Partly-compatable regular expressions

avar on 2007-06-23T04:49:15

Since I finished my changes to what will become the pluggable regex API in perl 5.10 I've been working on writing re::engines again, first on Plan 9 and then on finishing PCRE which audrey and yves started (but didn't quite finish).

I based the new PCRE wrapper on the Plan 9 and upgraded the underlying PCRE library to 7.2, and aside from a bug in how split is handled it works for most of the cases where the Perl engine does.

Having wrapped PCRE running Perl's own regex tests under PCRE becomes really easy. There are almost 1300 test for the regex syntax in t/op/regex.t in perl core. Running these under re::engine::PCRE reveals the following incompatibilities (and some bugs) between it and Perl:

(?{}) and (??{}) tests fail (obviously). Getting at least (?{}) to work might be possible with pcre's callout mechanims but I haven't looked closely at that.

A few tests such as "bbbbXcXaaaaaaaaaaaaaaaaaaaaaaaaaaaaaaa" =~ /.X(.+)+X/ fail because PCRE recurses away and runs into its internal MATCH_LIMIT while recursing. Using pcre_dfa_exec() instead of pcre_exec() yields a match but the DFA routine has different matching semantics.

One test fails because PCRE treats [a-[:digit:]] as an invalid range while Perl takes it to mean a character class matching 'a', '-' or a [:digit:]. Perl is probably being too permissive in this case.

"aba" =~ /^(a(b)?)+$/; say "$1-$2" will yield "a-b" under PCRE but "a-" under Perl.
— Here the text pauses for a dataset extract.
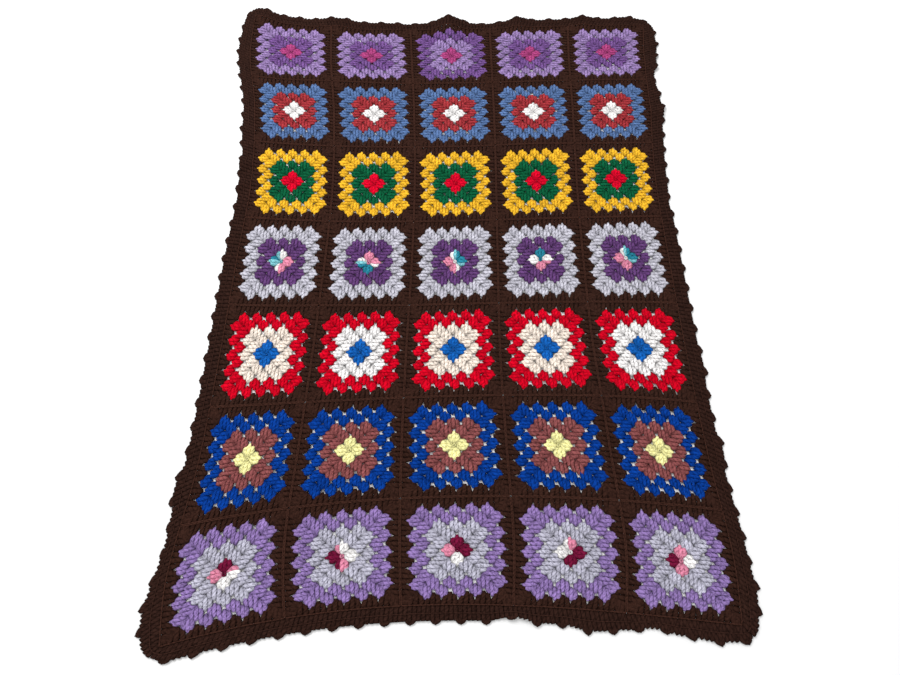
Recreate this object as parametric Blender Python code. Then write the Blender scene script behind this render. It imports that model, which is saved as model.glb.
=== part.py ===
# Crochet throw laid out flat: granny squares joined edge to edge, with a worked border round them.
# The throw lies on z = 0, +X across its width and +Y towards its first row of squares.
import math

import bmesh
import bpy
import numpy as np
from mathutils.geometry import delaunay_2d_cdt

# Driving sizes, in metres
SQUARE = 0.168          # one square from seam to seam
COLUMNS = 5
ROWS = 7
THICK = 0.005           # a layer of double crochet in worsted yarn
PARTING = 0.0003        # between two neighbouring pieces
BAND = 0.0230           # the border's two rounds, from the seam to the foot of its picots
PICOT_HIGH = 0.0065     # how far a picot stands out of the border
PICOT_FOOT = 0.0085     # half its width where it leaves the border
PICOT_TIP = 0.003       # half the width of its blunt tip
PICOT_SHOULDER = 0.8    # height of the shoulders beside the tip, as a share of the picot
EDGE_STEPS = 6          # straight steps along one edge of a square
CORNER_STEPS = 3        # steps from a side's last picot to the middle of the corner
LATTICE = 8             # steps across a square of the points that carry the folds
FLAT = 0.0004           # where the throw lifts less than this, it needs no such points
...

That is, PCRE eats the inner (b) while perl goes with the outer +. Both match the entire string.

Perl accepts curly modifiers on (?!) e.g. /foo(?!bar){2}/ but PCRE doesn't. I couldn't get Perl to do anything useful with that though. /foo(?!bar{2})/ works in both engines and doesn't match "foo" followed by "barbar".

PCRE does not match <!>!>><>>!>!>!> against ^(<(?:[^<>]+|(?3)|(?1))*>)()(!>!>!>)$ but Perl does. I haven't looked into why.
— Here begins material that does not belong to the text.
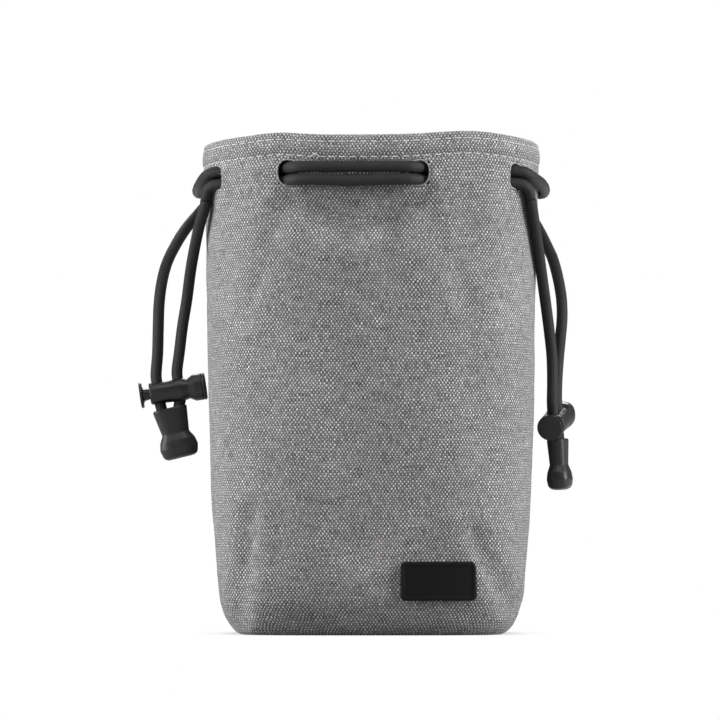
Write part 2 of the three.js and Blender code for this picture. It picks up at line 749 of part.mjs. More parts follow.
add(group, 'outer_front_panel', outerPanel(), fabric);
add(group, 'outer_back_panel', outerPanel(), fabric).rotation.z = Math.PI;

const foamWall = plainWall(foamOuter, foamInner, foamBottom, foamHeight);
add(group, 'foam_front', foamWall, foam);
add(group, 'foam_back', foamWall, foam).rotation.z = Math.PI;

const liningBottom = liningOuter + liningThickness + layerGap;
const liningWall = plainWall(liningOuter, liningInner, liningBottom, liningHeight);
add(group, 'lining_front', liningWall, lining);
add(group, 'lining_back', liningWall, lining).rotation.z = Math.PI;

add(group, 'base_panel', flatSheet(0, layerGap, 0, clothThickness, sheetSides), fabric);
add(group, 'base_foam', flatSheet(0, layerGap, foamOuter, foamThickness, sheetSides), foam);
const baseLining = flatSheet(liningOuter, liningOuter, liningOuter, liningThickness, sheetSides);
add(group, 'base_lining', baseLining, lining);
add(group, 'label_patch', labelPatch(), rubber);

add(group, 'left_drawcord', channelCord(closeExitShares, wideExitShares, true), cordCloth);
add(group, 'right_drawcord', channelCord(closeExitShares, closeExitShares, false), cordCloth).rotation.z = Math.PI;

for (const [name, points] of Object.entries(legPoints)) add(group, name, legCord(points), cordCloth);

const barrel = lockBarrel();
const plunger = lockPlunger();
const endCap = lockEndCap();
const spring = lockSpring();
const [clipFront, clipBack] = clipHalves();
const knot = cordKnot();

function hang({ at, pitch, yaw }, order) {
  const holder = new THREE.Group();
  holder.position.set(...at);
  holder.rotation.set(0, THREE.MathUtils.degToRad(pitch), THREE.MathUtils.degToRad(yaw), order);
  group.add(holder);
  return holder;
}

for (const side of ['left', 'right']) {
  const lock = hang(lockPlaces[side], 'ZYX');
  add(lock, `${side}_lock_barrel`, barrel, plastic);
  add(lock, `${side}_lock_plunger`, plunger, plastic);
  add(lock, `${side}_lock_spring`, spring, steel);
  add(lock, `${side}_lock_end_cap`, endCap, plastic);
  const clip = hang(clipPlaces[side], 'YZX');
  add(clip, `${side}_clip_front`, clipFront, plastic);
  add(clip, `${side}_clip_back`, clipBack, plastic);
  add(clip, `${side}_cord_knot`, knot, cordCloth);
}

export default group;
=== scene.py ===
import math

import bmesh
import bpy
import numpy as np
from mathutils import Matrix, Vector, noise


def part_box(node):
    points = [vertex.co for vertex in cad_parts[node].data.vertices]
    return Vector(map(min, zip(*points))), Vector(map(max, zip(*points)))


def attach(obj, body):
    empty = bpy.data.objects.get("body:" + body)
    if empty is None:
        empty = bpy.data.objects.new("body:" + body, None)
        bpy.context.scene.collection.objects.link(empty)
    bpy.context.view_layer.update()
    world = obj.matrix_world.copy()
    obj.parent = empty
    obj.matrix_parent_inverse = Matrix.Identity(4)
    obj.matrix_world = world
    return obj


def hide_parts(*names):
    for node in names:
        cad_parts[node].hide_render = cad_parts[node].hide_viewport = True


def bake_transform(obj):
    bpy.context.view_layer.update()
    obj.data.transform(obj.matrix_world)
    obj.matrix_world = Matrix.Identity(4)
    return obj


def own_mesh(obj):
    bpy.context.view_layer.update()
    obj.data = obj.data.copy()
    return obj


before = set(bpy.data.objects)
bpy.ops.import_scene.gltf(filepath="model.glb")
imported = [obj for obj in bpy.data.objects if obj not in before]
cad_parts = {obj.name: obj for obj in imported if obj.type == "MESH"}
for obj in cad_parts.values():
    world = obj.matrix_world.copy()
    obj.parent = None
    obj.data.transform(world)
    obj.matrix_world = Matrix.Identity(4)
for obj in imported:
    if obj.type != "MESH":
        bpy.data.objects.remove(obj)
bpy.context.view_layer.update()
MM = 0.001
SIDES = ("left", "right")

# Camera: low, far away, turned slightly up
IMAGE_PX = 720
FOCAL_PX = 4555.0
CAMERA_LEFT_PX = 11
EYE_LEVEL_PX = 189.7  # below the image's middle
SENSOR_WIDTH = 36.0
CAMERA_DISTANCE = 1.64
CAMERA_HEIGHT = 0.030
camera_data = bpy.data.cameras.new("camera")
camera_data.sensor_width = SENSOR_WIDTH
camera_data.lens = SENSOR_WIDTH * FOCAL_PX / IMAGE_PX
camera = bpy.data.objects.new("camera", camera_data)
camera.location = (-CAMERA_LEFT_PX / FOCAL_PX * CAMERA_DISTANCE, -CAMERA_DISTANCE, CAMERA_HEIGHT)
camera.rotation_euler = (math.radians(90) + math.atan(EYE_LEVEL_PX / FOCAL_PX), 0, 0)
bpy.context.scene.collection.objects.link(camera)
bpy.context.scene.camera = camera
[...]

PCRE does not support (*FAIL) and (*F) which cause the pattern to fail, nor does it support (*ACCEPT).

Three tests try to match \x{85} against \R in an UTF-8 upgraded string ("\305\205") in a pattern that wasn't compiled with PCRE_UTF8. This isn't a PCRE issue but an API usage problem in re::engine::PCRE, the best solution is probably to upgrade all patterns and strings to UTF-8 before calling pcre_compile/pcre_exec.
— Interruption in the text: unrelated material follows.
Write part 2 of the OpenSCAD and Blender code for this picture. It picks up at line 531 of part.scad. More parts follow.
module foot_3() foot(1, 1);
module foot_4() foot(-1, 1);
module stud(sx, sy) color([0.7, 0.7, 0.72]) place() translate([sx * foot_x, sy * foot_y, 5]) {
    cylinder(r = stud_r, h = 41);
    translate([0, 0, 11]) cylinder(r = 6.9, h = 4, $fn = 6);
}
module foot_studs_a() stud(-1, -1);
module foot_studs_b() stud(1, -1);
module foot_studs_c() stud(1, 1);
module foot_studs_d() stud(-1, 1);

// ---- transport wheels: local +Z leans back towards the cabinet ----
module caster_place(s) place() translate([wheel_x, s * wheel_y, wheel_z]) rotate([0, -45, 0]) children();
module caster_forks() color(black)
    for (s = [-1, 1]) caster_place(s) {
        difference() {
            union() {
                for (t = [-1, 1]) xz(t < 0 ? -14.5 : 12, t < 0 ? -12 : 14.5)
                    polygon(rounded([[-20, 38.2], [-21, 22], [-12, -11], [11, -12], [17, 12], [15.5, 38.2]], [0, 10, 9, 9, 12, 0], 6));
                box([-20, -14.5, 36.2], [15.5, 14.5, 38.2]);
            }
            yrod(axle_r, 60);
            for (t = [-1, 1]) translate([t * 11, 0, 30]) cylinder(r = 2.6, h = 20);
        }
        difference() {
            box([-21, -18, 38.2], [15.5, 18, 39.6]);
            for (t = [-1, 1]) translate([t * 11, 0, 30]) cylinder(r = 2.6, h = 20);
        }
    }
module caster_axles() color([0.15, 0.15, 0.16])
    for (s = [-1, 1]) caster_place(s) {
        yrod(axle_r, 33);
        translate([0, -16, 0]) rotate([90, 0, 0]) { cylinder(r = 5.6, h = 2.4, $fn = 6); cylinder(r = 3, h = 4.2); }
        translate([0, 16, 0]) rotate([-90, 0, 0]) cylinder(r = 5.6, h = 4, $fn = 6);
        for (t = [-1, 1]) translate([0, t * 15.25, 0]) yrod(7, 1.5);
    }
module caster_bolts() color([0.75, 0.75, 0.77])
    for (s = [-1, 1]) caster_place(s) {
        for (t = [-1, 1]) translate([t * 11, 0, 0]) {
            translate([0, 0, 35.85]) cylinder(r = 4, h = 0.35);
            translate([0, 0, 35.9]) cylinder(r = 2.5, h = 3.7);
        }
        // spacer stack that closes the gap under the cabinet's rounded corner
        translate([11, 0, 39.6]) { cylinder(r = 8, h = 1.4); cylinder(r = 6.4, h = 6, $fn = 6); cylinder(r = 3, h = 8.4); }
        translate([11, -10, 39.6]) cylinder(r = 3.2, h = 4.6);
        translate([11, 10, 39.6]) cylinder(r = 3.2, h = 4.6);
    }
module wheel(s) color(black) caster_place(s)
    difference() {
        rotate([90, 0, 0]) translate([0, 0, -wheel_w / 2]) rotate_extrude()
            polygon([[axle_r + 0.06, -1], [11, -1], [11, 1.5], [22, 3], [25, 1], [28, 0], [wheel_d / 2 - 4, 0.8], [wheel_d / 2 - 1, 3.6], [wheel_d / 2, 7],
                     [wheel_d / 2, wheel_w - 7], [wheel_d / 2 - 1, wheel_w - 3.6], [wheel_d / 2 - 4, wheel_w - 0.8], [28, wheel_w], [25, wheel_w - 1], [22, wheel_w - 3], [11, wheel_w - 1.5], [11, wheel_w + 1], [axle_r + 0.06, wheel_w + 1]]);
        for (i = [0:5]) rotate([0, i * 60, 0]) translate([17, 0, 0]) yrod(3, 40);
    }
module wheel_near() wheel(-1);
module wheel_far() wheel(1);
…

PCRE accepts numeric keynames such as ^(?'0'ook)$, ^(?<0>ook)$, ^(?<1a>ook)$. These all match the literal string "ook" and set up the named capture "0" or "1a". Perl does not currently accept named buffers that start with a number.

re::engine::PCRE doesn't support multiple named match buffers under the same name while Perl does. At first I thought this was a PCRE limitation but it turns out that I just didn't know about the PCRE_DUPNAMES option:)

So aside from inline eval re::engine::PCRE is pretty much a drop-in replacement for Perl's engine. And perhaps more significantly PCRE's compatability can now be tested (and errors fixed) by running it against Perl's own test suite.

To run Perl's tests on PCRE get blead and re::engine::PCRE 0.10 (coming to a CPAN near you), build it and run:

perl5.9.5 -Mblib t/perl/regexp.t

By default it skips the failing tests, these can currently be enabled by commenting out line 86 in regexp.t:

@pcre_fail{@pcre_fail} = ();